Mme Brigitte Girardin a ensuite évoqué la situation en Côte d'Ivoire et au Darfour.

La situation en Côte d'Ivoire en est arrivée à un moment crucial. Une nouvelle résolution « de la dernière chance » vient d'être adoptée par le Conseil de sécurité de l'ONU qui tire les leçons de l'échec d'un précédent texte et se fonde sur les dernières décisions de l'Union africaine. Cette résolution comporte deux avancées principales. Elle élargit les pouvoirs du Premier ministre de transition, et accroît ses marges de manoeuvre : il peut désormais prendre des mesures par ordonnance ou par décret-loi, soit en Conseil des ministres, soit en Conseil de gouvernement. La résolution lui donne ainsi la possibilité de décider par ordonnance la délivrance de certificats de nationalité alors que 2 millions d'Ivoiriens restent dépourvus de papiers d'identité et qu'un blocage est intervenu sur la délivrance des certificats de nationalité dans le cadre des audiences foraines. La seconde avancée tient à ce qu'aucune disposition juridique nationale ne peut être invoquée à l'encontre de la mise en oeuvre de la résolution. Celle-ci est un bon texte et constitue la dernière chance de mettre un terme à la crise par la voie politique et pacifique. L'heure de vérité approche et une prochaine réunion du groupe de travail international se tiendra le 29 novembre 2006. La communauté internationale reste unie sur une position de fermeté, l'opposition ivoirienne pour sa part a marqué son unité dans le soutien de la résolution et la population ivoirienne est lasse de ces quatre années de crise. La France mettra tout en oeuvre pour permettre une sortie de crise par la voie politique et pacifique.
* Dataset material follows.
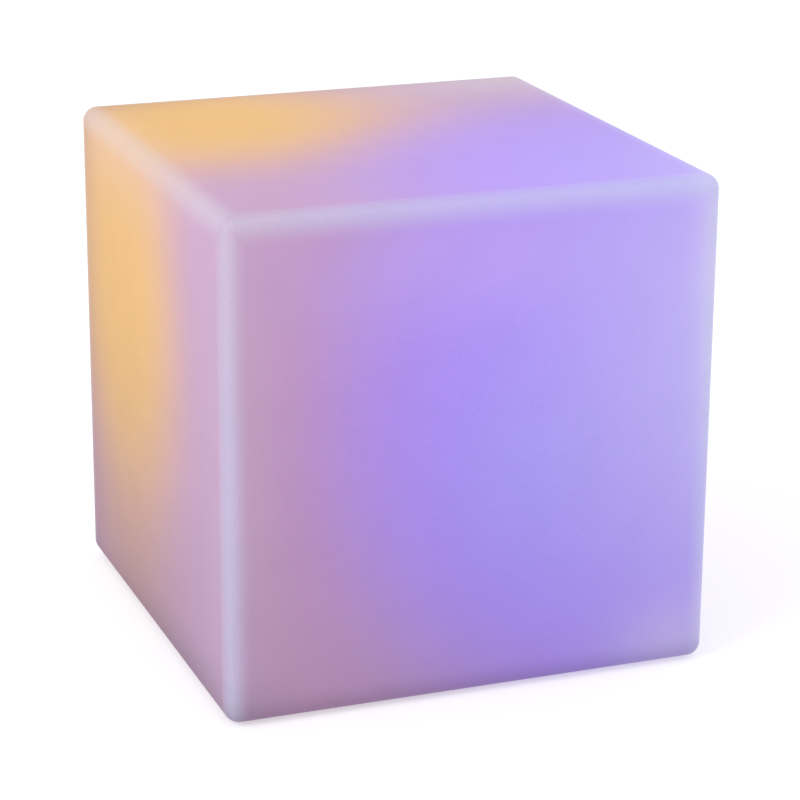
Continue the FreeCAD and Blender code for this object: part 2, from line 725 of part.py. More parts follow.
def make_board_parts():
    """What sits on top of the board, clear of its screws and of the wires' ends."""
    for label in ("controller_chip", "power_inductor", "radio_module", "battery_connector", "led_connector"):
        board_piece(label, BOARD_TOP)
    transistors = new_body("driver_transistors")
    corner = ("dims.driver_transistors_across", "dims.driver_transistors_along", BOARD_TOP)
    one = brick(transistors, "transistor", corner, sides_of("driver_transistors"))
    make_row("transistor", one, transistors, "dims.transistor_pitch", "dims.transistor_count")
    capacitors = new_body("capacitors")
    can = drum(capacitors, "capacitor", "dims.capacitor_radius", BOARD_TOP, "dims.capacitor_height",
               "dims.capacitor_across", "dims.capacitor_along")
    make_row("capacitor", can, capacitors, "dims.capacitor_pitch", "dims.capacitor_count")


# ---------------------------------------------------------------- cells

def make_cell_body(label, radius, length, cut_from=None):
    """Two lying cylinders side by side along X, as a body of their own or cut out of one."""
    body = cut_from or new_body(label)
    kind = "PartDesign::SubtractiveCylinder" if cut_from else "PartDesign::AdditiveCylinder"
    for index, side in enumerate(("-", "+")):
        cell = body.newObject(kind, f"{label}_{index}")
        cell.Placement.Rotation = FreeCAD.Rotation(FreeCAD.Vector(0, 1, 0), 90)
        bind(cell, Radius=radius, Height=length)
        place(cell, f"-({length}) / 2", f"dims.cells_along {side} dims.cell_pitch / 2", CELL_AXIS)
    return body


def make_cells():
    make_cell_body("battery_cells", "dims.cell_radius", "dims.cell_length")

    cradle = new_body("battery_cradle")
    front = "dims.cells_along - dims.cradle_depth / 2"
    height = "(dims.cradle_base + dims.cell_radius)"
    brick(cradle, "cradle_block", ("-dims.cradle_length / 2", front, FLOOR),
          ("dims.cradle_length", "dims.cradle_depth", height))
    make_cell_body("trough", "dims.cradle_trough_radius", "dims.cradle_cavity_length", cut_from=cradle)

    strips = new_body("cell_strips")
    strip_sides = ("dims.strip_thickness", "dims.cell_pitch + 2 * dims.strip_overhang", "dims.strip_width")
    strip_along = "dims.cells_along - dims.cell_pitch / 2 - dims.strip_overhang"
    for index, across in enumerate(("-dims.cell_length / 2 - dims.strip_thickness", "dims.cell_length / 2")):
        brick(strips, f"strip_{index}", (across, strip_along, CELL_AXIS), strip_sides)

    clamp = new_body("battery_clamp")
    leg_out = "dims.cradle_depth / 2 + dims.clamp_thickness"
    top = f"({CELL_AXIS} + dims.cell_radius + dims.clamp_gap + dims.clamp_thickness)"
    brick(clamp, "bridge", ("-dims.clamp_width / 2", f"dims.cells_along - ({leg_out})", FLOOR),
          ("dims.clamp_width", f"2 * ({leg_out})", f"{top} - {FLOOR}"))
    brick(clamp, "under_bridge", ("-dims.clamp_width / 2", front, FLOOR),
          ("dims.clamp_width", "dims.cradle_depth", f"{top} - {FLOOR} - dims.clamp_thickness"), cut=True)


# ---------------------------------------------------------------- plate, lamps and dome

def make_disc(label, radius, bottom, thickness):
    """Disc with a hole in the middle for the lamps' wires."""
    return turned(label, ring_corners("dims.lead_hole_radius", radius, bottom, f"{bottom} + {thickness}"))


def add_lens_holes(body, bottom, thickness):
    hole = drum(body, f"{body.Label}_hole", "dims.lens_screw_hole_radius", bottom, thickness,
                "dims.lens_screw_circle_radius", cut=True)
    polar(body, f"{body.Label}_holes", [hole], "dims.lens_screw_count")


def make_light_engine():
    plate = make_disc("heat_plate", "dims.cup_radius", RIM, "dims.plate_thickness")
    add_lens_holes(plate, RIM, "dims.plate_thickness")
    make_disc("thermal_pad", "dims.led_board_radius", PLATE_TOP, "dims.pad_thickness")
    make_disc("led_board", "dims.led_board_radius", PAD_TOP, "dims.led_board_thickness")
    for label in ("colour", "white"):
        side = f"dims.{label}_lamp_side"
        body = new_body("rgb_leds" if label == "colour" else "white_leds")
        corner = (f"dims.{label}_lamp_circle_radius - {side} / 2", f"-{side} / 2", LED_BOARD_TOP)
        lamp = brick(body, f"{label}_lamp", corner, (side, side, f"dims.{label}_lamp_height"))
        polar(body, f"{label}_lamps", [lamp], f"dims.{label}_lamp_count")


def make_lens():
    """Shallow dome with a flange, the flat seal under it, and the ring that six screws pull down."""
    seal = turned("lens_seal", ring_corners("dims.lens_seal_inner_radius", "dims.dome_flange_radius",
                                            PLATE_TOP, DOME_FOOT))
    add_lens_holes(seal, PLATE_TOP, "dims.lens_seal_thickness")

    foot = size("dome_foot_radius")
    rise = size("dome_rise")
    ball_radius = (foot ** 2 + rise ** 2) / (2 * rise)
    ball = "((dims.dome_foot_radius ^ 2 + dims.dome_rise ^ 2) / (2 * dims.dome_rise))"
    ball_centre = f"{DOME_FOOT} + dims.dome_rise - {ball}"
    dome = new_body("lens_dome")
    revolve(dome, "dome_flange", ring_corners("dims.lens_seal_inner_radius", "dims.dome_flange_radius",
                                              DOME_FOOT, DOME_FLANGE_TOP))
    # the ball is closed below by the level of the dome's foot
    lowest = math.degrees(math.asin((rise - ball_radius) / -ball_radius))
    outside = dome.newObject("PartDesign::AdditiveSphere", "dome_outside")
    bind(place(outside, level=ball_centre), Radius=ball)
    outside.Angle1 = lowest
    inside = dome.newObject("PartDesign::SubtractiveSphere", "dome_inside")
    bind(place(inside, level=ball_centre), Radius=f"{ball} - dims.dome_wall")
    add_lens_holes(dome, DOME_FOOT, "dims.dome_flange_thickness")

    ring = turned("lens_ring", ring_corners("dims.lens_ring_inner_radius", "dims.cup_radius",
                                            DOME_FLANGE_TOP, LENS_RING_TOP))
    add_lens_holes(ring, DOME_FLANGE_TOP, "dims.lens_ring_thickness")
    screws = new_body("lens_screws")
    parts = screw(screws, "lens_screw", "dims.lens_screw_circle_radius", LENS_RING_TOP, 1,
                  "dims.lens_screw_radius", "dims.lens_screw_length",
                  "dims.lens_screw_head_radius", "dims.lens_screw_head_height")
    polar(screws, "six_lens_screws", parts, "dims.lens_screw_count")


# ---------------------------------------------------------------- wires

def wire_tube(points, radius, bend):
    """Round tube along straight runs joined by tangent arcs of the given radius."""
    corners = [FreeCAD.Vector(*point) for point in points]
    edges = []
    start = corners[0]
    for before, corner, after in zip(corners, corners[1:], corners[2:]):
        back = (before - corner).normalize()
        onward = (after - corner).normalize()
        half_angle = back.getAngle(onward) / 2
        setback = bend / math.tan(half_angle)
        entry = corner + back * setback
        leave = corner + onward * setback
        to_centre = (back + onward).normalize()
        middle = corner + to_centre * (bend / math.sin(half_angle) - bend)
        edges.append(Part.LineSegment(start, entry).toShape())
        edges.append(Part.Arc(entry, middle, leave).toShape())
        start = leave
    edges.append(Part.LineSegment(start, corners[-1]).toShape())
    path = Part.Wire(edges)
    first_run = corners[1] - corners[0]
    rim = Part.Wire([Part.makeCircle(radius, corners[0], first_run)])
    return path.makePipeShell([rim], True, False)


def make_leads(label, routes, radius):
    leads = doc.addObject("Part::Feature", label)
    leads.Label = label
    tubes = [wire_tube(route, radius, size("lead_bend")) for route in routes]
    leads.Shape = Part.makeCompound(tubes)
    leads.Placement = FreeCAD.Placement()


def make_battery_leads(floor, board_top):
    """Two wires from the cells' strips, over the cells, down into their connector on the board."""
    end = size("cell_length") / 2 + size("strip_thickness")
    axis = floor + size("cradle_base") + size("cell_radius")
    strip = axis + size("strip_width") / 2
    beside = end + size("lead_side_room")
    over = axis + size("cell_radius") + size("lead_side_room")
    plug = board_top + size("battery_connector_height")
    above_plug = plug + size("lead_rise")
    row = size("battery_connector_along") + size("battery_connector_width") / 2
    first = size("battery_connector_across") + size("battery_pin_inset")
    second = first + size("battery_pin_pitch")
    near_lead = [(-end, 12, strip), (-beside, 12, strip), (-beside + 1, 0, strip + 8),
                 (-25, -5, above_plug + 1), (first, row, above_plug), (first, row, plug)]
    far_lead = [(end, 12, strip), (beside, 12, strip), (beside - 2, 22, over), (0, 25, over),
                (-19, 15, over), (-20, -1, above_plug + 1), (second, row, above_plug), (second, row, plug)]
    make_leads("battery_leads", [near_lead, far_lead], size("battery_lead_radius"))


def make_lamp_leads(floor, board_top):
    """Five wires from the connector on the board, through the plate's hole, up to the lamps' board."""
    rim = floor - size("flange_thickness") + size("cup_height")
    lamps = rim + size("plate_thickness") + size("pad_thickness") + size("led_board_thickness")
    plug = board_top + size("led_connector_height")
    across = size("led_connector_across") + size("led_connector_length") / 2
    along = size("led_connector_along") + size("led_connector_width") / 2
    routes = []
    for from_middle in range(-2, 3):
        pin = (across, along + from_middle * size("pin_pitch"))
        hole = (0, from_middle * size("lead_hole_pitch"))
        routes.append([(*pin, plug), (*pin, plug + size("lead_rise")),
                       (*hole, rim - size("lead_hole_room")), (*hole, lamps)])
    make_leads("led_leads", routes, size("led_lead_radius"))


def make_all_leads():
    floor = size("foot_height") + size("recess_depth") - size("gasket_thickness")
    board_top = floor + size("board_standoff") + size("board_thickness")
    make_battery_leads(floor, board_top)
    make_lamp_leads(floor, board_top)


# ---------------------------------------------------------------- build, test and write

for make in (make_shell, make_feet, make_shell_inserts, make_flange_gasket, make_flange_screws,
             make_module_housing, make_power_button, make_button_seal, make_switch, make_charge_socket,
             make_port_plug, make_plug_anchor, make_status_light, make_control_board, make_board_screws,
             make_board_parts, make_cells, make_light_engine, make_lens, make_all_leads):
    make()
doc.recompute()

broken = [item.Name for item in doc.Objects if {"Invalid", "Error"} & set(item.State)]
assert not broken, f"failed objects: {broken}"

pieces = [item for item in doc.RootObjects if item.isDerivedFrom("Part::Feature")]
os.makedirs("parts", exist_ok=True)
for piece in pieces:
    shape = piece.Shape
    assert not shape.isNull() and shape.isValid() and shape.Solids, f"bad shape: {piece.Label}"
    print(f"{piece.Label:22s} solids {len(shape.Solids):2d}  volume {shape.Volume / 1000:9.3f} cm3")
for piece in pieces:
    piece.Shape.exportStep(f"parts/{piece.Label}.step")
print(len(pieces), "pieces")
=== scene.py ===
"""The glowing garden cube: its skin, the pieces under its base, every finish, and a plain studio.

Metres, +Z up, the front face looks along -Y. The skin, the feet, the flange's screws, the button,
the plug with its tether and the charge window are worked out here on grids. Every other piece
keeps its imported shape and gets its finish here.
"""
import json
import math

import bpy
import numpy as np
from mathutils import Matrix, Vector


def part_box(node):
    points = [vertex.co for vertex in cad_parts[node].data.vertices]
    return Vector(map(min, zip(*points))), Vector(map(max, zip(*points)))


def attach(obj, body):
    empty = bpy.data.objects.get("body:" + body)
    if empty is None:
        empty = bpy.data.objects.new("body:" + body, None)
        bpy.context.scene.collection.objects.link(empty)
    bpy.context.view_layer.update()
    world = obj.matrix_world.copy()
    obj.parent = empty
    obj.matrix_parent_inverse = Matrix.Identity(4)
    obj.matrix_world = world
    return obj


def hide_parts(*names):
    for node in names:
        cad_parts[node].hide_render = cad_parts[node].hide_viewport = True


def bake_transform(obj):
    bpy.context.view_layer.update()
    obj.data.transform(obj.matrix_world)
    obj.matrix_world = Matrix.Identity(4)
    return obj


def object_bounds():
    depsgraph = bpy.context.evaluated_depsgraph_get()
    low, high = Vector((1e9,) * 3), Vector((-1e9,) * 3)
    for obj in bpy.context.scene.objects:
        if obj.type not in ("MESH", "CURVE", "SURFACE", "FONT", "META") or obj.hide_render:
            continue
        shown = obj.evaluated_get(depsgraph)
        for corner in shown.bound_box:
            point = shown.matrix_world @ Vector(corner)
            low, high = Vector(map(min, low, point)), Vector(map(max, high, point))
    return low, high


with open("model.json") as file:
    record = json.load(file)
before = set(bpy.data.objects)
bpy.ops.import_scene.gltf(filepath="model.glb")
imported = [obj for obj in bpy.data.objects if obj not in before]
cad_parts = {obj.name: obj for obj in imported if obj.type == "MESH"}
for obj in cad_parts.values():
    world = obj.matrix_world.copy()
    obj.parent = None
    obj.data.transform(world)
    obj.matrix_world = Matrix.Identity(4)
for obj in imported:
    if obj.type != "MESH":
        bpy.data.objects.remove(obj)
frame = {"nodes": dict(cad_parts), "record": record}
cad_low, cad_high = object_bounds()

MM = 0.001
CUBE_BODY = "cube"
BUTTON_BODY = "power_button"
PLUG_BODY = "port_plug"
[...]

La ministre a ensuite évoqué la situation très préoccupante du Darfour, qui constitue un risque de déstabilisation régionale notamment pour le Tchad, la République centrafricaine, voire la République démocratique du Congo où un processus politique fragile est en cours. Elle a rappelé que les forces de l'Union africaine, mal équipées, ne pouvaient faire face à une situation qui nécessiterait le déploiement d'une force des Nations unies, auquel s'oppose, pour le moment, le gouvernement soudanais. A la demande du président centrafricain Bozizé, et avec l'accord du président tchadien, des casques bleus devraient être déployés sur les territoires tchadien et centrafricain frontaliers du Soudan. Des discussions sont en cours en vue du déploiement d'une force plus robuste, selon un compromis acceptable par les autorités soudanaises.

Mme Brigitte Girardin a ajouté que la situation en Somalie constituait un autre motif d'inquiétude, notamment pour l'Ethiopie qui redoute une prise de pouvoir par les « tribunaux islamiques », et pourrait conduire au développement de la menace terroriste dans la Corne de l'Afrique.

Evoquant l'action de la Chine en Afrique, en réponse à une question de M. Serge Vinçon, président, la ministre a considéré que l'intérêt de ce grand pays pour le développement du continent africain était positif, à la condition cependant que certains Etats africains ne soient pas conduits à se réendetter après avoir bénéficié de remises ou d'annulations de dettes de la part des pays développés. Par ailleurs, certains projets chinois de développement ne favorisent pas la création d'emplois locaux. Plus généralement, un dialogue constructif doit être mené avec les autorités chinoises afin d'harmoniser les méthodes d'aide au développement avec celles pratiquées par le reste de la communauté internationale.